● Exercise requirements
Repeat exactly each line of the data provided below.

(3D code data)
--- Start ---
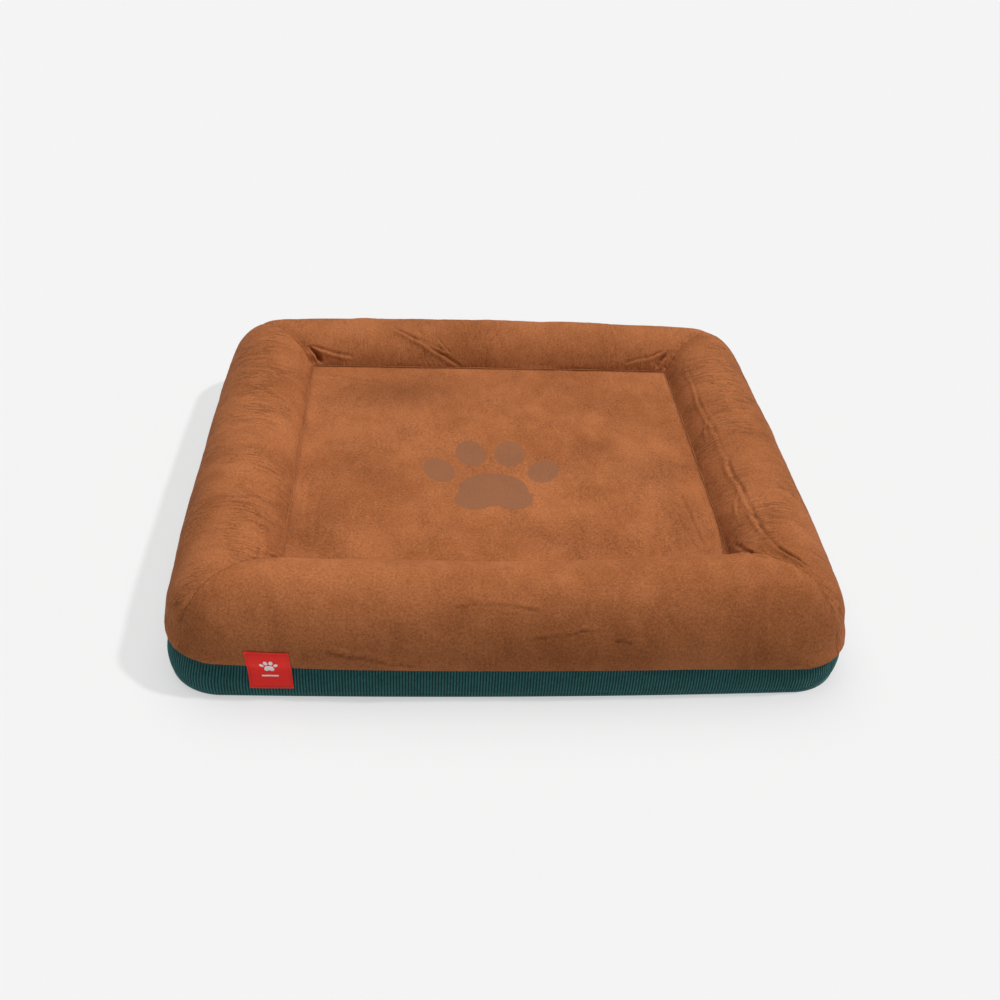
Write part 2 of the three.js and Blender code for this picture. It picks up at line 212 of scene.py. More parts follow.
def lattice_noise(x, y, cell, seed):
    """Smooth noise, about -1 to 1, with features the size of a cell."""
    table = np.random.default_rng(seed).uniform(-1, 1, (64, 64))
    gx, gy = np.asarray(x) / cell, np.asarray(y) / cell
    ix, iy = np.floor(gx).astype(int), np.floor(gy).astype(int)
    fx, fy = gx - ix, gy - iy
    fx, fy = fx * fx * (3 - 2 * fx), fy * fy * (3 - 2 * fy)

    def corner(dx, dy):
        return table[(ix + dx) % 64, (iy + dy) % 64]

    low = corner(0, 0) * (1 - fx) + corner(1, 0) * fx
    high = corner(0, 1) * (1 - fx) + corner(1, 1) * fx
    return low * (1 - fy) + high * fy


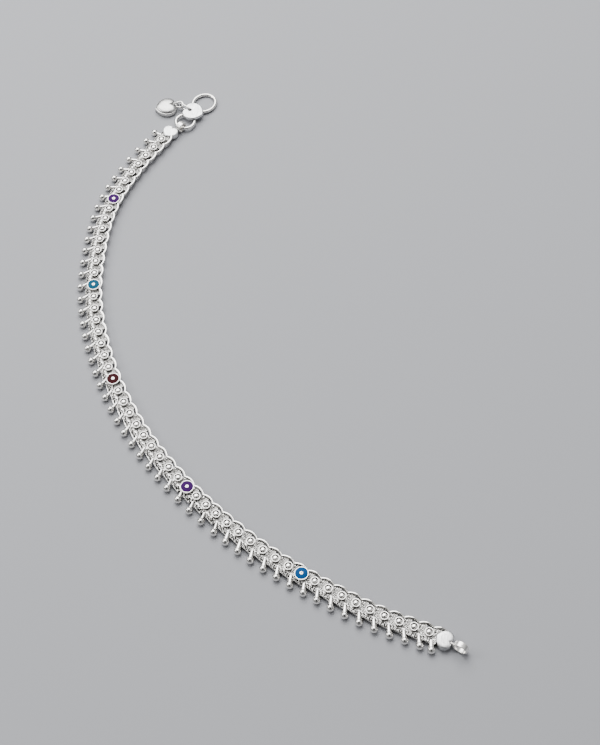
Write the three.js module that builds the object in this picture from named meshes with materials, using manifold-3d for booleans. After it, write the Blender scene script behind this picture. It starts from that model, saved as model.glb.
--- End ---
● Result below
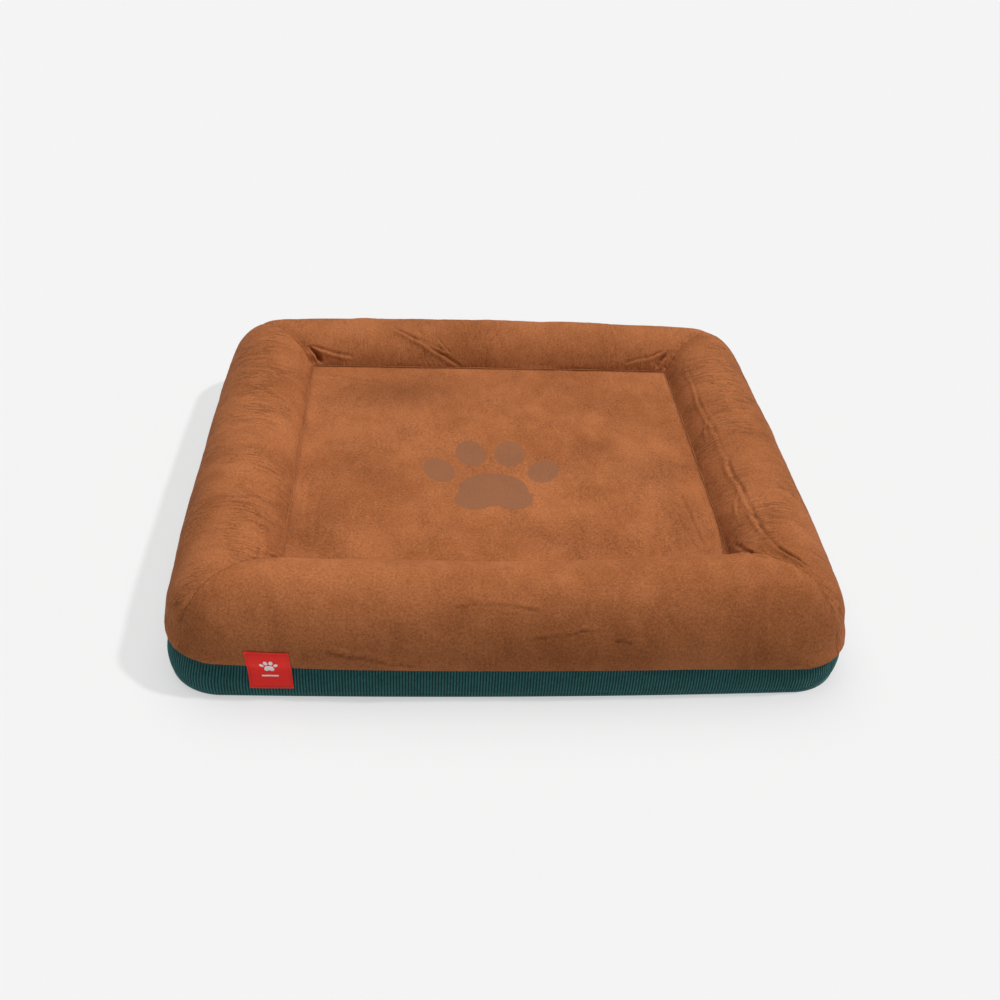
Write part 2 of the three.js and Blender code for this picture. It picks up at line 212 of scene.py. More parts follow.
def lattice_noise(x, y, cell, seed):
    """Smooth noise, about -1 to 1, with features the size of a cell."""
    table = np.random.default_rng(seed).uniform(-1, 1, (64, 64))
    gx, gy = np.asarray(x) / cell, np.asarray(y) / cell
    ix, iy = np.floor(gx).astype(int), np.floor(gy).astype(int)
    fx, fy = gx - ix, gy - iy
    fx, fy = fx * fx * (3 - 2 * fx), fy * fy * (3 - 2 * fy)

    def corner(dx, dy):
        return table[(ix + dx) % 64, (iy + dy) % 64]

    low = corner(0, 0) * (1 - fx) + corner(1, 0) * fx
    high = corner(0, 1) * (1 - fx) + corner(1, 1) * fx
    return low * (1 - fy) + high * fy


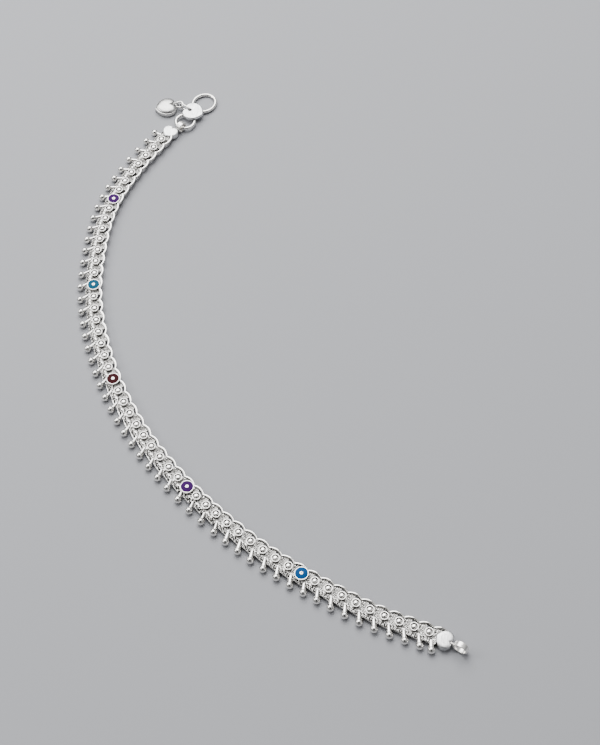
Write the three.js module that builds the object in this picture from named meshes with materials, using manifold-3d for booleans. After it, write the Blender scene script behind this picture. It starts from that model, saved as model.glb.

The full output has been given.